Thermodynamic properties of the 2D frustrated Heisenberg model for the entire J1-J2 circle

Using the spherically symmetric self-consistent Green's function method, we consider thermodynamic properties of the S=1/2J1-J2 Heisenberg model on the 2D square lattice. We calculate the temperature dependence of the spin-spin correlation functions cr=〈S0zSrz〉, the gaps in the spin excitation spectrum, the energy E and the heat capacity CV for the whole J1-J2-circle, i.e. for arbitrary φ, J1=cos(φ), J2=sin(φ). Due to low dimension there is no long-range order at T≠0, but the short-range holds the memory of the parent zero-temperature ordered phase (antiferromagnetic, stripe or ferromagnetic). E(φ) and CV(φ) demonstrate extrema “above” the long-range ordered phases and in the regions of rapid short-range rearranging. Tracts of cr(φ) lines have several nodes leading to nonmonotonic cr(T) dependence.

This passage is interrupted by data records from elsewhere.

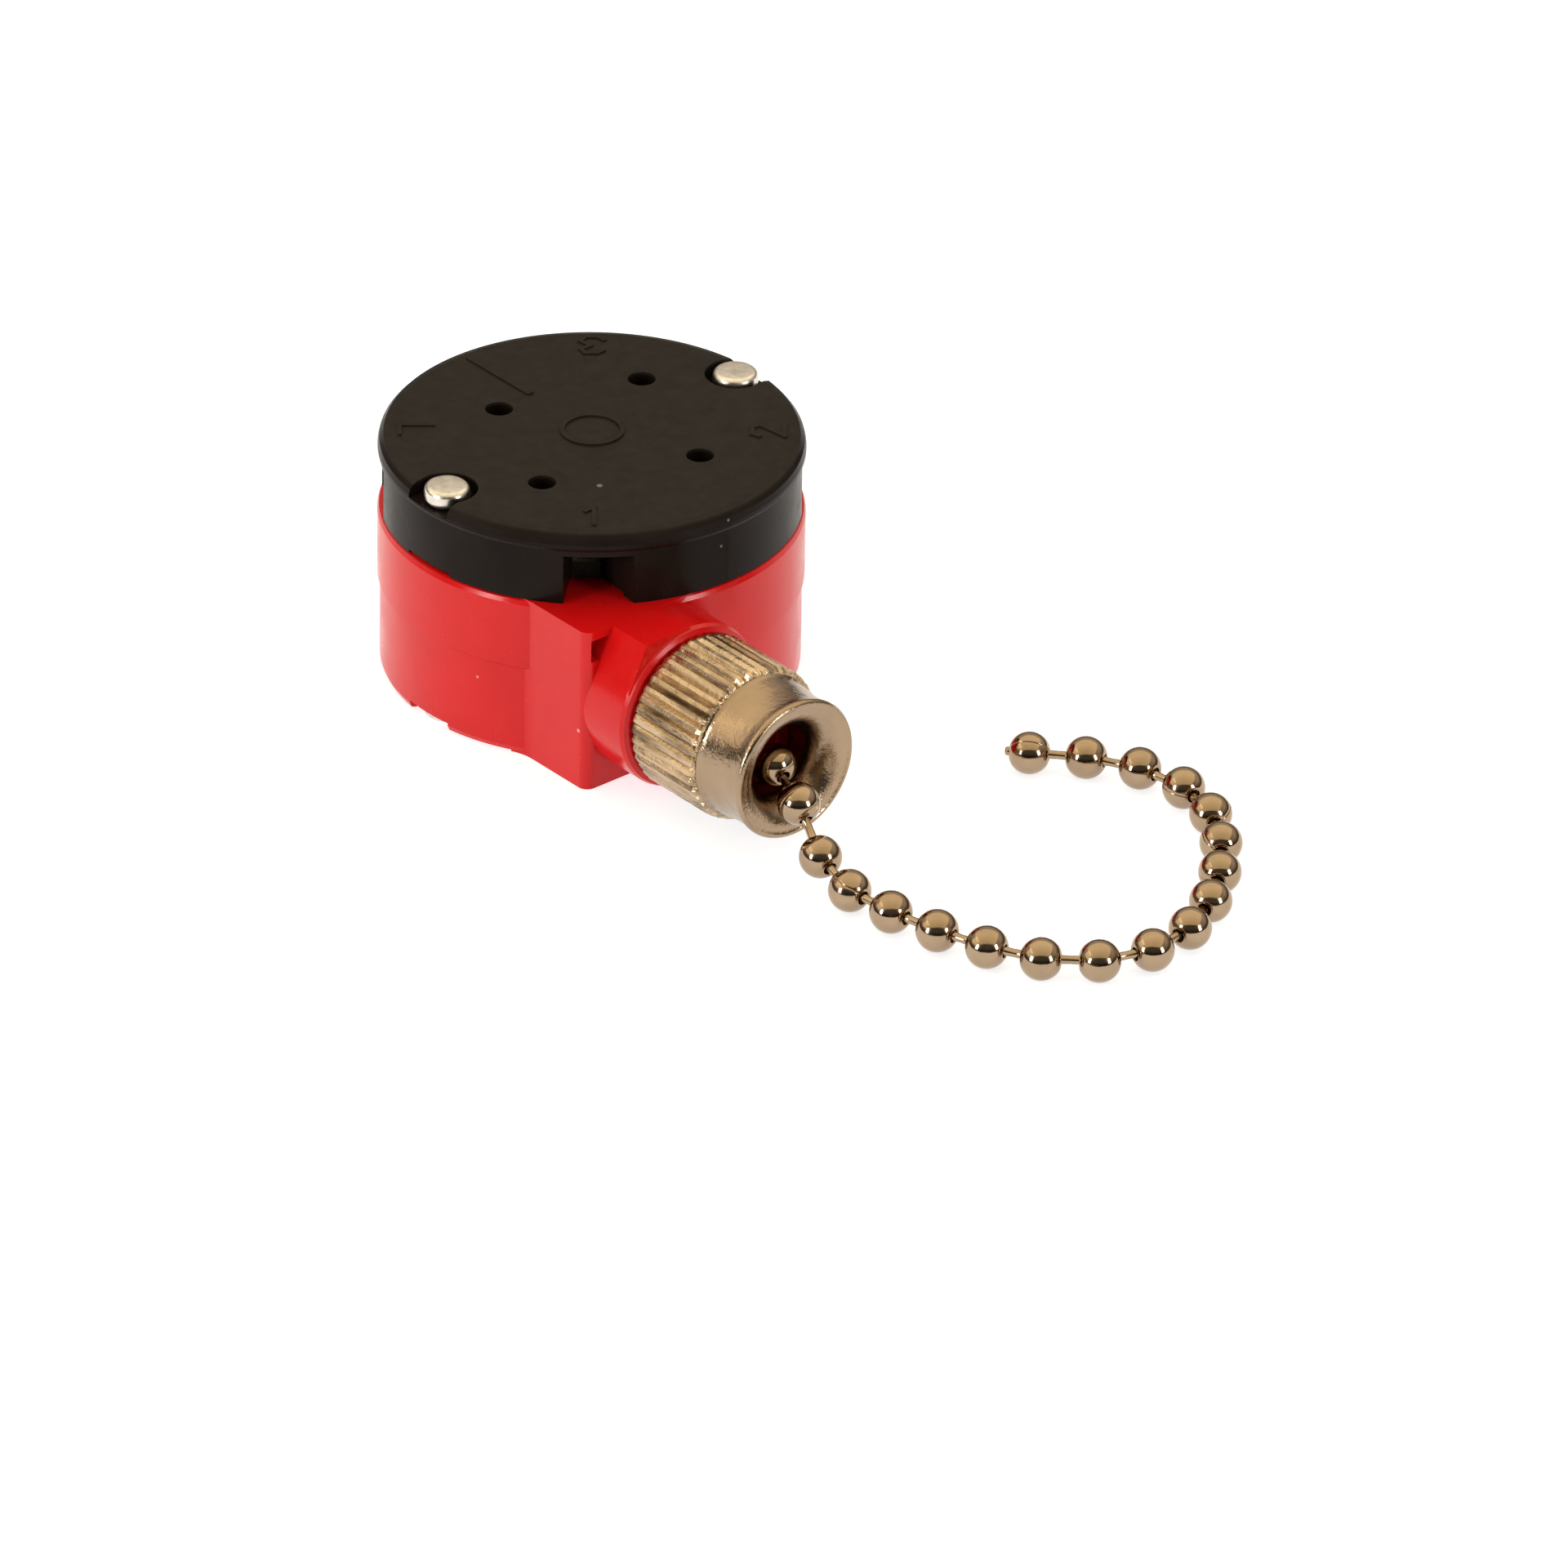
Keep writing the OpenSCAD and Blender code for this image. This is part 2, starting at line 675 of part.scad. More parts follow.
module ratchet_rotor() {
    color("#f1efe8")
    difference() {
        union() {
            translate([0, 0, rotor_z0]) cylinder(r = 8.2, h = rotor_z1 - rotor_z0);
            translate([0, 0, rotor_z0 + 0.05]) ratchet_ring(false);
        }
        translate([0, 0, 5]) cylinder(r = pin_r + run_gap, h = 10);
        // four detent hollows in the rim
        for (k = [0 : 3])
            rotate([0, 0, 90 * k]) translate([8.9, 0, 5]) cylinder(r = 1.1, h = 10);
        // seats for the contact plate's two tabs
        for (a = [45, 225])
            rotate([0, 0, a]) translate([4.3, -0.6, rotor_z1 - 0.8]) cube([0.5, 1.2, 1]);
    }
}

// copper ring with lobes that reach one or two outer terminals at a time
module contact_plate() {
    color("#b8693c")
    difference() {
        union() {
            tube(5.3, 3.3, rotor_z1, plate_z);
            intersection() {
                tube(7.7, 5.2, rotor_z1, plate_z);
                union() {
                    rotate([0, 0, entries[0] - 24]) cube([12, 12, 20]);
                    rotate([0, 0, entries[2] - 30]) translate([0, 0, 0]) cube([12, 5, 20]);
                }
            }
            for (a = [45, 225])
                rotate([0, 0, a]) translate([4.3, -0.6, rotor_z1 - 0.78]) cube([0.5, 1.2, 0.9]);
        }
    }
}

// ---- terminals ----------------------------------------------------------------

// brass angle: an upright plate beside the wire, a foot, and a rounded contact tip
module terminal(k, tip) {
    color("#c9a04a")
    at_entry(k) {
        translate([6.4, 0.72, part_z + 0.3]) cube([4.5, 0.5, cap_z - part_z - 0.32]);
        translate([tip - 0.6, -0.58, part_z + 0.3]) cube([7.6 - tip + 0.6, 1.8, 0.45]);
        translate([tip, 0.3, plate_z + 0.02]) cylinder(r = 0.55, h = 0.4);
    }
}

module terminal_1() {
    terminal(0, 6.3);
}

module terminal_2() {
    terminal(1, 6.3);
}

module terminal_3() {
    terminal(2, 6.3);
}

module terminal_l() {
    terminal(3, 3.9);
}

// steel strip spring: a base leg on the chamber wall, a bend, and a leg that grips the wire
module clamp(k) {
    t = 0.28;
    color("#a9adb3")
    at_entry(k)
        translate([0, 0, part_z + 0.9])
            linear_extrude(2.6)
                polygon([
                    [6.0, -4.9], [10.2, -4.9], [10.65, -4.7], [10.85, -4.25], [10.7, -3.8],
                    [8.3, 0.42], [8.08, 0.52], [7.98, 0.38],
                    [10.42, -3.92], [10.53, -4.24], [10.43, -4.48], [10.15, -4.9 + t], [6.0, -4.9 + t]
                ]);
}

module clamp_1() {
    clamp(0);
}

module clamp_2() {
    clamp(1);
}

module clamp_3() {
    clamp(2);
}

module clamp_l() {
    clamp(3);
}

housing_cup();
terminal_cover();
rivet_near();
rivet_far();
bell_nut();
pivot_pin();
pull_drum();
drum_washer();
chain_anchor();
chain_wrap();
chain_wrap_links();
chain_balls_inner();
chain_balls_mouth();
chain_balls_near();
chain_balls_far();
chain_links();
return_spring();
rotor_spring();
spring_washer();
ratchet_rotor();
contact_plate();
terminal_1();
terminal_2();
terminal_3();
terminal_l();
clamp_1();
clamp_2();
clamp_3();
clamp_l();
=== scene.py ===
import bpy
import json
import math
import random
from mathutils import Vector, Matrix


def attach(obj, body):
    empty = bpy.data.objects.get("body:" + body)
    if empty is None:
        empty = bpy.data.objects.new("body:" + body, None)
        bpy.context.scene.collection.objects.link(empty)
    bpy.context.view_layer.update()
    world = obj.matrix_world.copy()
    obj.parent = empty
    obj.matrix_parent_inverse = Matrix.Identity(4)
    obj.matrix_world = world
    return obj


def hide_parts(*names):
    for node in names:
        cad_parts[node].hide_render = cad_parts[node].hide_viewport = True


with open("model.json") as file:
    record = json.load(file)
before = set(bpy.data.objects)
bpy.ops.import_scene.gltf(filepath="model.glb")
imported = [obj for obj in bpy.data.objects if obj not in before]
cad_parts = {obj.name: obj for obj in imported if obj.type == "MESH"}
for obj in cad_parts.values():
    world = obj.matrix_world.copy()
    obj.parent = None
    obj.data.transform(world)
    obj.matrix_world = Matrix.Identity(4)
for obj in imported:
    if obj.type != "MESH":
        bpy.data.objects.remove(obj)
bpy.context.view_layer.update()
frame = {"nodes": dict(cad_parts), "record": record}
MM = 0.001

# ---- camera ---------------------------------------------------------------------

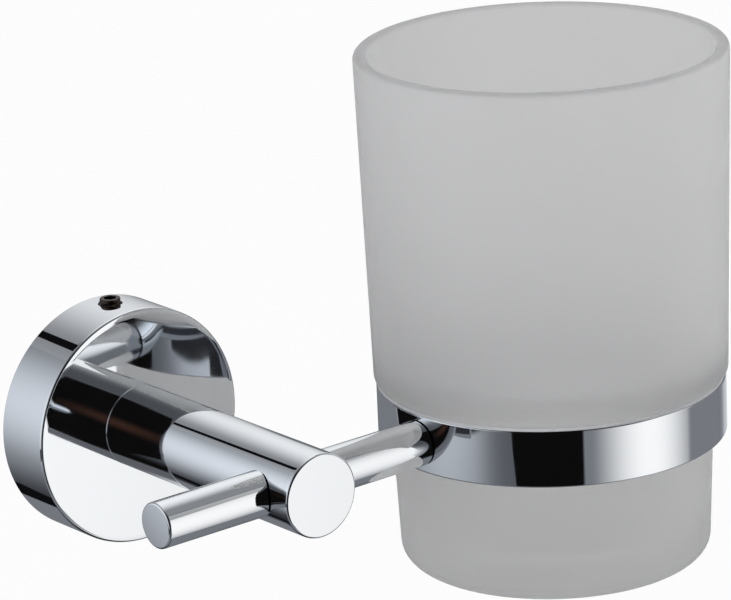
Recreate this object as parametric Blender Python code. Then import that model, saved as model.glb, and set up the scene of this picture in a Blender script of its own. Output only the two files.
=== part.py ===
"""Wall-mounted toothbrush holder: flange, arm, peg, ring and a stepped tumbler.

The origin is the centre of the flange's back, on the wall. The wall is the plane Y = 0, the
holder stands out along -Y, the ring is on the +X side and +Z is up.
"""

import math

import bmesh
import bpy
from mathutils import Matrix, Vector

MM = 0.001

# Clearances that many pieces share
SEAT_GAP = 0.3 * MM            # left between pieces that touch on the real holder
CUT_OVERRUN = 2.0 * MM         # how far a cutter runs past the faces it opens
MERGE_DISTANCE = 0.002 * MM    # a turned outline closes on itself within this
BORE_RUNOUT = 1.5 * MM         # depth of a tapped bore past the end of its screw

# Wall flange: a deep cup with its open side on the wall
FLANGE_DIAMETER = 50.0 * MM
FLANGE_DEPTH = 13.8 * MM
FLANGE_RIM_WALL = 3.2 * MM
FLANGE_FACE_WALL = 3.2 * MM
FLANGE_EDGE_ROUND = 0.6 * MM

# Wall plate: a dished bracket inside the flange
PLATE_RIM_CLEARANCE = 0.4 * MM
PLATE_FRONT_CLEARANCE = 1.2 * MM
PLATE_RIM_WALL = 3.0 * MM
PLATE_EDGE_ROUND = 0.4 * MM
PLATE_SCREW_CLEARANCE = 1.5 * MM
PLATE_GROOVE_DEPTH = 0.6 * MM
PLATE_GROOVE_LAND = 1.2 * MM
PLATE_GROOVE_CLEARANCE = 0.4 * MM
PLATE_SLOT_LENGTH = 7.0 * MM
PLATE_SLOT_WIDTH = 4.5 * MM
PLATE_SLOT_MARGIN = 2.4 * MM

# Set screw: a flat-point grub screw down through the top of the flange's rim, standing a little proud
SET_SCREW_DIAMETER = 5.0 * MM
SET_SCREW_LENGTH = 5.0 * MM
SET_SCREW_TIP_DIAMETER = 3.0 * MM
SET_SCREW_SOCKET = 2.5 * MM
SET_SCREW_SOCKET_DEPTH = 2.0 * MM

# Arm: a tube with a plug in its root and a cap on its end
ARM_DIAMETER = 17.4 * MM
ARM_LENGTH = 60.0 * MM
ARM_WALL = 1.2 * MM
ARM_CAP_RIM = 1.5 * MM
ARM_CAP_ROUND = 0.5 * MM
ARM_CAP_CLEARANCE = 0.7 * MM
ARM_PLUG_END = 3.5 * MM        # solid brass past the end of the plug's bore

# Arm screw, its split washer and the pin that stops the arm from turning
ARM_SCREW_DIAMETER = 6.0 * MM
ARM_SCREW_HEAD_DIAMETER = 10.5 * MM
ARM_SCREW_HEAD_HEIGHT = 3.3 * MM
ARM_SCREW_HEAD_ROUND = 1.2 * MM
ARM_SCREW_ENGAGEMENT = 9.0 * MM
ARM_SCREW_SOCKET = 4.0 * MM
ARM_SCREW_SOCKET_DEPTH = 2.1 * MM
WASHER_DIAMETER = 10.6 * MM
WASHER_THICKNESS = 1.2 * MM
WASHER_SPLIT = 1.0 * MM
PIN_DIAMETER = 1.5 * MM
PIN_FLANGE_DEPTH = 2.0 * MM
PIN_PLUG_DEPTH = 3.0 * MM

# Cross rod: the peg and the ring bar, held by one stud through the arm
ROD_DIAMETER = 9.5 * MM
ROD_SETBACK = 10.2 * MM        # from the arm's front end back to the rod's axis
PEG_REACH = 33.2 * MM          # from the arm's axis to the peg's end
PEG_END_ROUND = 0.5 * MM
BUSH_DIAMETER = 9.0 * MM
STUD_DIAMETER = 5.0 * MM
STUD_ENGAGEMENT = 8.0 * MM
STUD_CHAMFER = 0.5 * MM

# Ring, and the countersunk screw that holds it on its bar
RING_REACH = 33.3 * MM         # from the arm's axis to the near side of the ring
RING_DIAMETER = 72.6 * MM
RING_HEIGHT = 12.1 * MM
RING_WALL = 2.0 * MM
RING_EDGE_ROUND = 0.4 * MM
RING_SCREW_DIAMETER = 4.0 * MM
RING_SCREW_HEAD_DIAMETER = 7.0 * MM
RING_SCREW_ENGAGEMENT = 8.0 * MM
RING_SCREW_RECESS = 0.1 * MM
RING_SCREW_LAND = 0.4 * MM
RING_SCREW_SOCKET = 2.5 * MM
RING_SCREW_SOCKET_DEPTH = 1.2 * MM

# Tumbler: its step rests on the ring's top edge, its lower body hangs inside the ring
TUMBLER_UPPER_HEIGHT = 69.8 * MM
TUMBLER_LOWER_HEIGHT = 39.1 * MM
TUMBLER_OVERHANG = 0.45 * MM
TUMBLER_FLARE = 1.6 * MM
TUMBLER_RING_CLEARANCE = 0.4 * MM
TUMBLER_BASE_TAPER = 1.6 * MM
TUMBLER_WALL = 3.0 * MM
TUMBLER_LIP_FLAT = 0.4 * MM
TUMBLER_RAMP_HEIGHT = 6.0 * MM
TUMBLER_BASE_THICKNESS = 7.0 * MM
TUMBLER_SHOULDER_ROUND = 1.6 * MM
TUMBLER_HEEL_ROUND = 4.0 * MM
TUMBLER_WELL_ROUND = 5.0 * MM
TUMBLER_RAMP_ROUND = 5.0 * MM

# How finely round pieces and rounded corners are cut into flats
LARGE_STEPS = 48
ARM_STEPS = 40
ROD_STEPS = 32
SMALL_STEPS = 20
HEX_STEPS = 6
ROUND_TOLERANCE = 0.05 * MM    # how far a flat may lie inside a true round corner
SHARP_ANGLE = math.radians(35)

# Flange and wall plate, measured out from the wall
FLANGE_RADIUS = FLANGE_DIAMETER / 2
FLANGE_BORE_RADIUS = FLANGE_RADIUS - FLANGE_RIM_WALL
FLANGE_INNER_FACE = FLANGE_DEPTH - FLANGE_FACE_WALL
ARM_SCREW_RADIUS = ARM_SCREW_DIAMETER / 2
WASHER_BACK = FLANGE_INNER_FACE - SEAT_GAP - WASHER_THICKNESS
ARM_SCREW_SEAT = WASHER_BACK - SEAT_GAP
ARM_SCREW_BACK = ARM_SCREW_SEAT - ARM_SCREW_HEAD_HEIGHT
PLATE_RADIUS = FLANGE_BORE_RADIUS - PLATE_RIM_CLEARANCE
PLATE_DISH_RADIUS = PLATE_RADIUS - PLATE_RIM_WALL
PLATE_DEPTH = FLANGE_INNER_FACE - PLATE_FRONT_CLEARANCE
PLATE_WEB = ARM_SCREW_BACK - PLATE_SCREW_CLEARANCE
SLOT_OFFSET = PLATE_DISH_RADIUS - PLATE_SLOT_MARGIN - PLATE_SLOT_LENGTH / 2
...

For any fixed φ the heat capacity CV(T) always has maximum, tending to zero at T→0, in the narrow vicinity of φ=155° it exhibits an additional frustration-induced low-temperature maximum. We have also found the nonmonotonic behaviour of the spin gaps at φ=270°±0 and exponentially small antiferromagnetic gap up to (T≲0.5) for φ≳270°.